The soft data include surveys and financial indicators and reflect market expectations. They are usually promptly available. In contrast, the hard indicators on real activity measure directly certain components of GDP (e.g. industrial production) and are published with a significant delay. We propose several measures in order to assess the role of individual or groups of series in the forecast while taking into account their respective publication lags. We find that surveys and financial data contain important information beyond the monthly real activity measures for the GDP forecasts, once their timeliness is properly accounted for.

The second chapter entitled “Maximum likelihood estimation of large factor model on datasets with arbitrary pattern of missing data” is based on joint work with Michele Modugno. It proposes a methodology for the estimation of factor models on large cross-sections with a general pattern of missing data. In contrast to Giannone, Reichlin and Small (2008), we can handle datasets that are not only characterised by a “ragged edge”, but can include e.g. mixed frequency or short history indicators. The latter is particularly relevant for the euro area or other young economies, for which many series have been compiled only since recently. We adopt the maximum likelihood approach which, apart from the flexibility with regard to the pattern of missing data, is also more efficient and allows imposing restrictions on the parameters. Applied for small factor models by e.g. Geweke (1977), Sargent and Sims (1977) or Watson and Engle (1983), it has been shown by Doz, Giannone and Reichlin (2006) to be consistent, robust and computationally feasible also in the case of large cross-sections. To circumvent the computational complexity of a direct likelihood maximisation in the case of large cross-section, Doz, Giannone and Reichlin (2006) propose to use the iterative Expectation-Maximisation (EM) algorithm (used for the small model by Watson and Engle, 1983). Our contribution is to modify the EM steps to the case of missing data and to show how to augment the model, in order to account for the serial correlation of the idiosyncratic component. In addition, we derive the link between the unexpected part of a data release and the forecast revision and illustrate how this can be used to understand the sources of the

latter in the case of simultaneous releases. We use this methodology for short-term forecasting and backdating of the euro area GDP on the basis of a large panel of monthly and quarterly data. In particular, we are able to examine the effect of quarterly variables and short history monthly series like the Purchasing Managers' surveys on the forecast.

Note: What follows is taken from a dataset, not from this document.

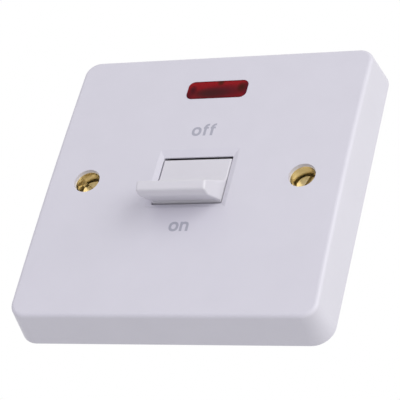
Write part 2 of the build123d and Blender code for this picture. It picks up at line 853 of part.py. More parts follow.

The third chapter is entitled “Large Bayesian VARs” and is based on joint work with Domenico Giannone and Lucrezia Reichlin. It proposes an alternative approach to factor models for dealing with the curse of dimensionality, namely Bayesian shrinkage. We study Vector Autoregressions (VARs) which have the advantage over factor models in that they allow structural analysis in a natural way. We consider systems including more than 100 variables. This is the first application in the literature to estimate a VAR of this size. Apart from the forecast considerations, as argued above, the size of the information set can be also relevant for the structural analysis, see e.g. Bernanke, Boivin and Eliasz (2005), Giannone and Reichlin (2006) or Christiano, Eichenbaum and Evans (1999) for a discussion. In addition, many problems may require the study of the dynamics of many variables: many countries, sectors or regions. While we use standard priors as proposed by Litterman (1986), an

important novelty of the work is that we set the overall tightness of the prior in relation to the model size. In this we follow the recommendation by De Mol, Giannone and Reichlin (2008) who study the case of Bayesian regressions. They show that with increasing size of the model one should shrink more to avoid overfitting, but when data are collinear one is still able to extract the relevant sample information. We apply this principle in the case of VARs. We compare the large model with smaller systems in terms of forecasting performance and structural analysis of the effect of monetary policy shock. The results show that a standard Bayesian VAR model is an appropriate tool for large panels of data once the degree of shrinkage is set in relation to the model size.

The fourth chapter entitled “Forecasting euro area inflation with wavelets: extracting information from real activity and money at different scales” proposes a framework for exploiting relationships between variables at different frequency bands in the context of forecasting. This work is motivated by the on-going debate whether money provides a reliable signal for the future price developments. The empirical evidence on the leading role of money for inflation in an out-of-sample forecast framework is not very strong, see e.g. Lenza (2006) or Fisher, Lenza, Pill and Reichlin (2008). At the same time, e.g. Gerlach (2003) or Assenmacher-Wesche and Gerlach (2007, 2008) argue that money and output could affect prices at different frequencies, however their analysis is performed in-sample. In this Chapter, it is investigated empirically which frequency bands and for which variables are the most relevant for the out-of-sample forecast of inflation when the information from prices, money and real activity is considered. To extract different frequency components from a series a wavelet transform is applied. It provides a simple and intuitive framework for band-pass filtering and allows a decomposition of series into different frequency bands. Its application in the multivariate out-of-sample forecast is novel in the literature. The results indicate that, indeed, different scales of money, prices and GDP can be relevant for the inflation forecast.